On the 50th anniversary of the Stonewall riots that are widely believed to be the catalyst of the LGBTQ+ movement, a number of brands and retailers have been taking steps to communicate messages of inclusivity.
The Germany-based Adidas, performance shoemaker Merrell and FN 2015 Brand of the Year Under Armour are among the major names in the running shoe industry that continue to make strides, whether through the release of Pride-themed footwear or collaborating with organizations that support LGBTQ+ groups.
In celebration of Pride Month, FN rounds up six companies that are off and running when it comes to LGBTQ+ inclusive messages.
Just in time for the month’s festivities, Adidas has released four rainbow-hued styles of its signature sneaker models: the Ultra Boost 19 and Continental 80 sneakers as well as the Adilette slide and Adidas Originals Ozweego. The launches are part of the brand’s Pride pack, with the latter being the first silhouette that hit stores. Separately, the Three Stripes is also supporting The Trevor Project, which provides suicide prevention services to members of the LGBTQ+ youth.

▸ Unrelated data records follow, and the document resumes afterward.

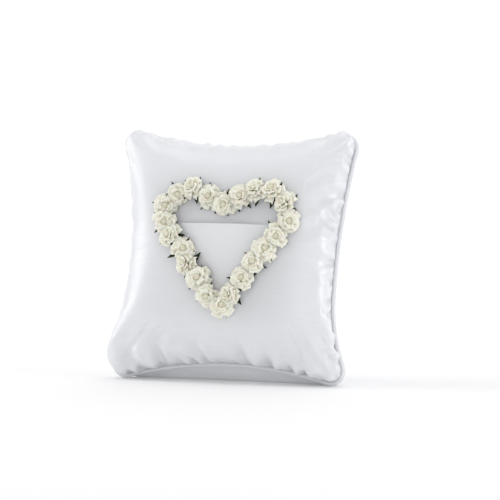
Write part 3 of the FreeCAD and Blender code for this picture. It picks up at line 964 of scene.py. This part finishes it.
for cover_piece in (front_cover, back_cover):
    wear(cover_piece, COVER_MATERIAL)
wear(fill, FILL_MATERIAL)
wear(piping_strip, PIPING_MATERIAL)
wear(pocket, POCKET_SATIN_PAINTED_LIGHTER)
for flower in roses:
    wear(flower, PETAL_MATERIAL)
for leaf in calyxes:
    wear(leaf, LEAF_MATERIAL)
for node, material in (("piping_cord", CORD_MATERIAL), ("closing_stitches", THREAD_MATERIAL),
                       ("glue_dots", GLUE_MATERIAL), ("rose_wires", WIRE_MATERIAL)):
    wear(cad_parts[node], material)


# --- camera -----------------------------------------------------------------------
CAMERA_AZIMUTH = math.radians(22.19)
CAMERA_ELEVATION = math.radians(3.48)
CAMERA_DISTANCE = 1.941
AIM_OFFSET = Vector((0.0, 1.6 * MM, 1.1 * MM))
LENS = 218.7
SENSOR_WIDTH = 36.0
SHIFT = (0.0288, 0.0102)


def add_camera():
    data = bpy.data.cameras.new("camera")
    camera = bpy.data.objects.new("camera", data)
    bpy.context.scene.collection.objects.link(camera)
    back = Vector((math.sin(CAMERA_AZIMUTH) * math.cos(CAMERA_ELEVATION),
                   -math.cos(CAMERA_AZIMUTH) * math.cos(CAMERA_ELEVATION),
                   math.sin(CAMERA_ELEVATION)))
    target = Vector(centre) + AIM_OFFSET
    camera.location = target + back * CAMERA_DISTANCE
    camera.rotation_euler = back.to_track_quat("Z", "Y").to_euler()
    data.sensor_width = SENSOR_WIDTH
    data.lens = LENS
    data.shift_x, data.shift_y = SHIFT
    data.dof.use_dof = False
    bpy.context.scene.camera = camera


add_camera()


# --- studio -----------------------------------------------------------------------
SWEEP_START = 1.0                  # where the floor starts to curve up, behind the cushion
SWEEP_RADIUS = 1.2
WALL_HEIGHT = 5.0
STAGE_HALF_WIDTH = 5.0
FLOOR_FRONT = -4.0
GLOW = (0.09, 0.55)                # on the floor and on the wall
GLOW_RANGE = (0.15, 1.6)           # from the front to the back, between those two
WORLD_STRENGTH = 0.47


def add_stage():
    """A white floor that sweeps up behind into a wall that glows softly."""
    run = [(FLOOR_FRONT, 0.0), (SWEEP_START, 0.0)]
    run += [(SWEEP_START + SWEEP_RADIUS * math.sin(a), SWEEP_RADIUS * (1 - math.cos(a)))
            for a in np.linspace(0.1, math.pi / 2, 16)]
    run.append((SWEEP_START + SWEEP_RADIUS, WALL_HEIGHT))
    points = [(x, y, z) for y, z in run for x in (-STAGE_HALF_WIDTH, STAGE_HALF_WIDTH)]
    faces = [(2 * i, 2 * i + 1, 2 * i + 3, 2 * i + 2) for i in range(len(run) - 1)]
    sweep = mesh_object("sweep", points, faces)
    material, tree, shader = new_material("sweep", (0.82, 0.82, 0.825), 0.8,
                                          Emission_Color=(1, 1, 1, 1))
    position = tree.nodes.new("ShaderNodeSeparateXYZ")
    tree.links.new(object_output(tree), position.inputs["Vector"])
    glow = remap(tree, position.outputs["Y"], *GLOW, GLOW_RANGE)
    tree.links.new(glow, shader.inputs["Emission Strength"])
    wear(sweep, material)


add_stage()


def add_light(name, location, size, power, colour=(1, 1, 1)):
    """A soft box aimed at the cushion; its size in metres and its power in watts."""
    data = bpy.data.lights.new(name, "AREA")
    data.shape = "RECTANGLE"
    data.size, data.size_y = size
    data.energy = power
    data.color = colour
    light = bpy.data.objects.new(name, data)
    light.location = location
    light.rotation_euler = (Vector(location) - Vector(centre)).to_track_quat("Z", "Y").to_euler()
    bpy.context.scene.collection.objects.link(light)


add_light("left_softbox", (-1.45, -0.35, 0.75), (0.9, 1.3), 10.5)
add_light("right_softbox", (1.6, -0.15, 0.5), (0.5, 1.2), 8.5, (0.97, 0.98, 1))
add_light("overhead", (0.1, -0.1, 1.8), (1.5, 1.0), 8.5)
add_light("front_softbox", (0.4, -1.7, 1.0), (1.2, 0.8), 2)
add_light("low_fill", (0.5, -1.5, 0.12), (1.6, 0.2), 2.5)
world = bpy.data.worlds.new("world")
bpy.context.scene.world = world
world.use_nodes = True
world.node_tree.nodes["Background"].inputs["Color"].default_value = (1, 1, 1, 1)
world.node_tree.nodes["Background"].inputs["Strength"].default_value = WORLD_STRENGTH
bpy.context.scene.view_settings.view_transform = "Standard"
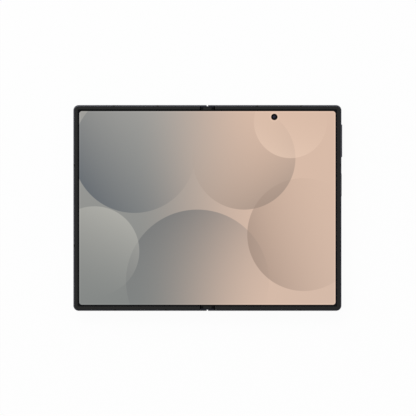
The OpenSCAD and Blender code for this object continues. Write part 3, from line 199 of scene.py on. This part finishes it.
ground = new_finish("white_ground")
seen, mirrored, refracted = (ground.node("ShaderNodeLightPath", {}, {}, kind)
                             for kind in ("Is Camera Ray", "Is Glossy Ray", "Is Transmission Ray"))
glowing = seen.larger(mirrored).larger(refracted) * glow_share
paper = ground.node("ShaderNodeBsdfDiffuse", {}, {"Color": paper_white})
glow = ground.node("ShaderNodeEmission", {}, {"Color": white, "Strength": 1.0})
sheet = ground.node("ShaderNodeMixShader", {}, {0: glowing, 1: paper, 2: glow})
ground.node("ShaderNodeOutputMaterial", {}, {"Surface": sheet})
floor_mesh.materials.append(ground.owner)


# Studio: white walls, brightest beyond the phone's top edge and at its left, under a dark ceiling
# that the glass mirrors. A large lamp stands beyond the top edge and a weak one at the lower right.
wall_stops = [(0.0, white), (0.55, (0.9, 0.9, 0.9, 1)), (0.97, (0.16, 0.16, 0.17, 1))]
back_gain, right_gain = 0.7, -0.5
wall_strength = 0.85
studio = bpy.data.worlds.new("studio")
scene.world = studio
walls = Finish(studio)
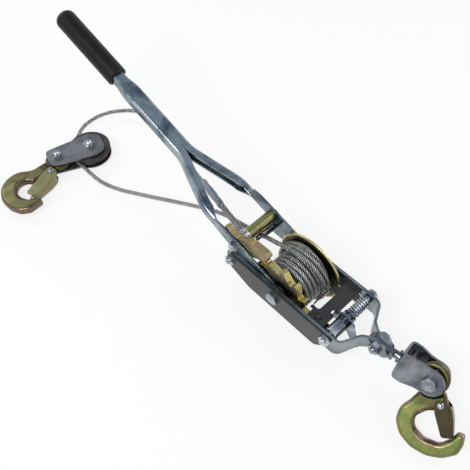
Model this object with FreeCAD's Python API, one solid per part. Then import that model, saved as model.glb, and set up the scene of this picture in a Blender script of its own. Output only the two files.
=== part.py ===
"""Come along winch: fork handle, ratchet drum, snatch block and two slip hooks.

Every shape is made about the drum axle (X to the rear hook, Y to the far side,
Z up) and then moved so that the origin is the middle of the footprint.
"""
import FreeCAD
import Part
import math
import os

V = FreeCAD.Vector

# Fits
RUN = 0.3
SEAT = 0.15

# Frame
GROUND = 48.4
STRAP_OUT = 38.6
STRAP_T = 3.0
STRAP_IN = STRAP_OUT - STRAP_T
STRAP_TOP = 16.0
STRAP_BOTTOM = -14.0
STRAP_FRONT = -82.0
SIDE_T = 2.0
SIDE_OUT = STRAP_OUT + SIDE_T
TAIL_X = 118.0
TAIL_END = 143.0
TAIL_Z = 7.0
TAIL_GAP = 4.0
TAIL_HEIGHT = 22.0
LINER_T = 1.5
LINER_FRONT = 26.0
LINER_REAR = 70.0
WEB_TOP = 10.0
WEB_T = 2.0
SLOT_LENGTH = 31.0
SLOT_WIDTH = 9.0

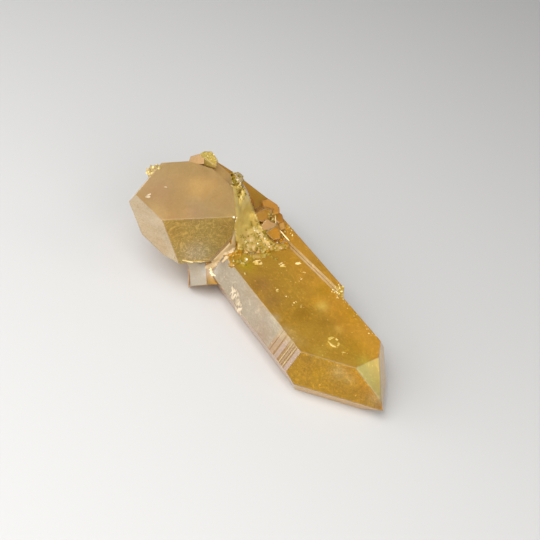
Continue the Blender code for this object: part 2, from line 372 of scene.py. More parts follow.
# %% Cut the skin into squares
SLICES = ((0, -44, 44), (1, -22, 23), (2, 1, 35))   # axis, first and last cut in mm
only(stone, "EDIT")
for axis, start, stop in SLICES:
    way = [0, 0, 0]
    way[axis] = 1
    for n in range(start, stop):
        bpy.ops.mesh.select_all(action="SELECT")
        bpy.ops.mesh.bisect(plane_co=[v * (n + 0.5) * MM for v in way], plane_no=way)
object_mode()
print("now", len(stone.data.polygons), "faces")

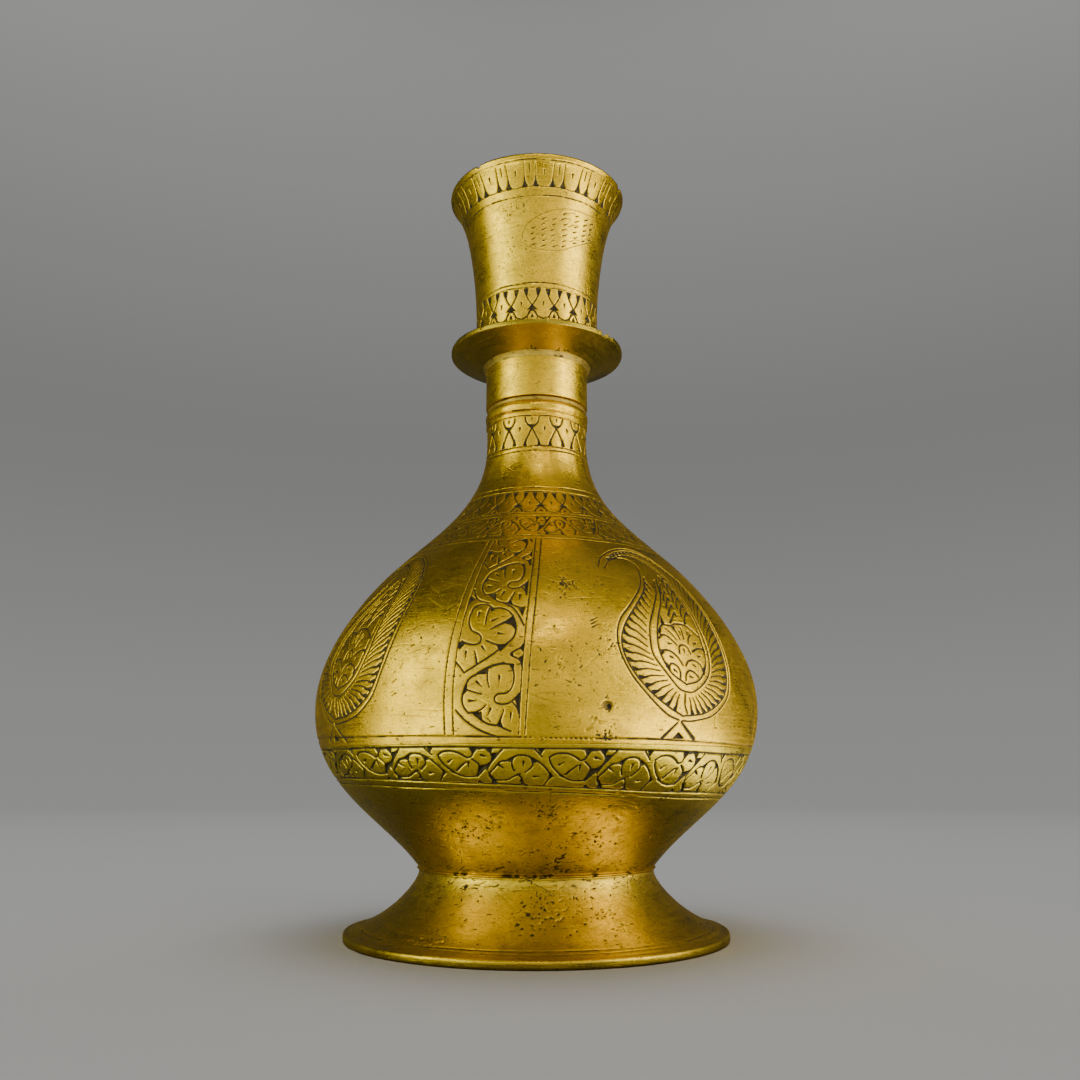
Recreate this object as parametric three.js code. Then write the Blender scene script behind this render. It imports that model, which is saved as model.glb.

In May, Brooks announced the beginning of a two-year partnership with International Front Runners, a global network of LGBTQ+ running clubs that promote inclusion in the industry. The Seattle-based company will work with the organization to host membership drives, community fun-runs and more fundraising events — with donations going to local clubs, starting with its hometown group, Seattle Front Runners. As part of the collaborative effort, it will also debut a limited-edition collection of apparel and accessories dubbed Run Proud.
“We have always believed running is the most inclusive sport ever known — all are welcome,” Brooks CEO Jim Weber said in a statement. “We’re excited to work with International Front Runners to cultivate opportunities to celebrate and support the LGBTQ+ running community.”
For a special iteration of its classic 990 sneaker, New Balance teamed up with fashion label Todd Snyder, resulting in the Love 997 — a Pride-inspired shoe with its vibrant color palette of white peach, cedar quartz and copper rose. The brand was launched with the help of New York City-based community band The Lesbian and Gay Big Apple Corps, which has participated in the NYC Pride March for more than four decades.
“We couldn’t be more proud that they were the very first to cut a rug in this new design,” New Balance announced. “The Big Apple Corps embodies the values of love and equality that this march is all about, making them the ideal partners.”
Since 2012, Nike has been honoring the LGBTQ+ community with its “Be True” collection. This Pride Month, the athletic behemoth’s limited-edition line pays homage to political activist and Pride flag designer Gilbert Baker. The capsule includes T-shirts, hoodies and a shoulder bag, as well as four kicks decorated in the eight stripes of the Pride rainbow. (Baker created the flag in 1978, debuting in the San Francisco Pride Parade. It is now recognized as a global symbol of unity among LGBTQ+.) The launch coincides with the Swoosh’s support of more than 20 organizations — including the National Gay Basketball Association and the Point Foundation — through grants administered by the Charities Aid Foundation of America.
This month, Reebok’s signature shoes are getting a touch of the rainbow, with the company replacing its Reebok flag with the Pride flag on its Club C, Classic Leather and Freestyle Hi sneakers. Along with its Pride Pack, the Boston-based brand has pledged to donate through the end of the month a portion of its proceeds — valued at up to $50,000 — to Fenway Health, an organization dedicated to providing access to health care, education and other services to the LGBTQ+ community.
“Inclusivity has been an intrinsic part of building our foundation, so working alongside a health center like Fenway Health felt like such a natural fit,” said Matt Blonder, VP of digital brand commerce and co-chair of Reebok’s Colorful Soles LGBTQ+ employee resource group. “We pride ourselves in working with those who share these same bold and inclusive values.”
Following the launch of its first Pride collection last year, Under Armour has released the UA Hovr SLK sneaker. The was developed with the help of the brand’s internal LGBTQ+ club, Unified, and inspired by the concept “beauty is born of chaos,” referencing the Stonewall uprising of 1969. “The mayhem of that event inspired a unique interpretation of the rainbow you see in this year’s UA Hovr SLK ‘Pride’ colorway,” said Yurri Mial, the company’s sportstyle design manager. “It’s important to us to meld the reality of the events and tell the story behind it.” Under Armour also provides financial support to Athlete Ally, a nonprofit group working to eliminate homophobia and transphobia in sports.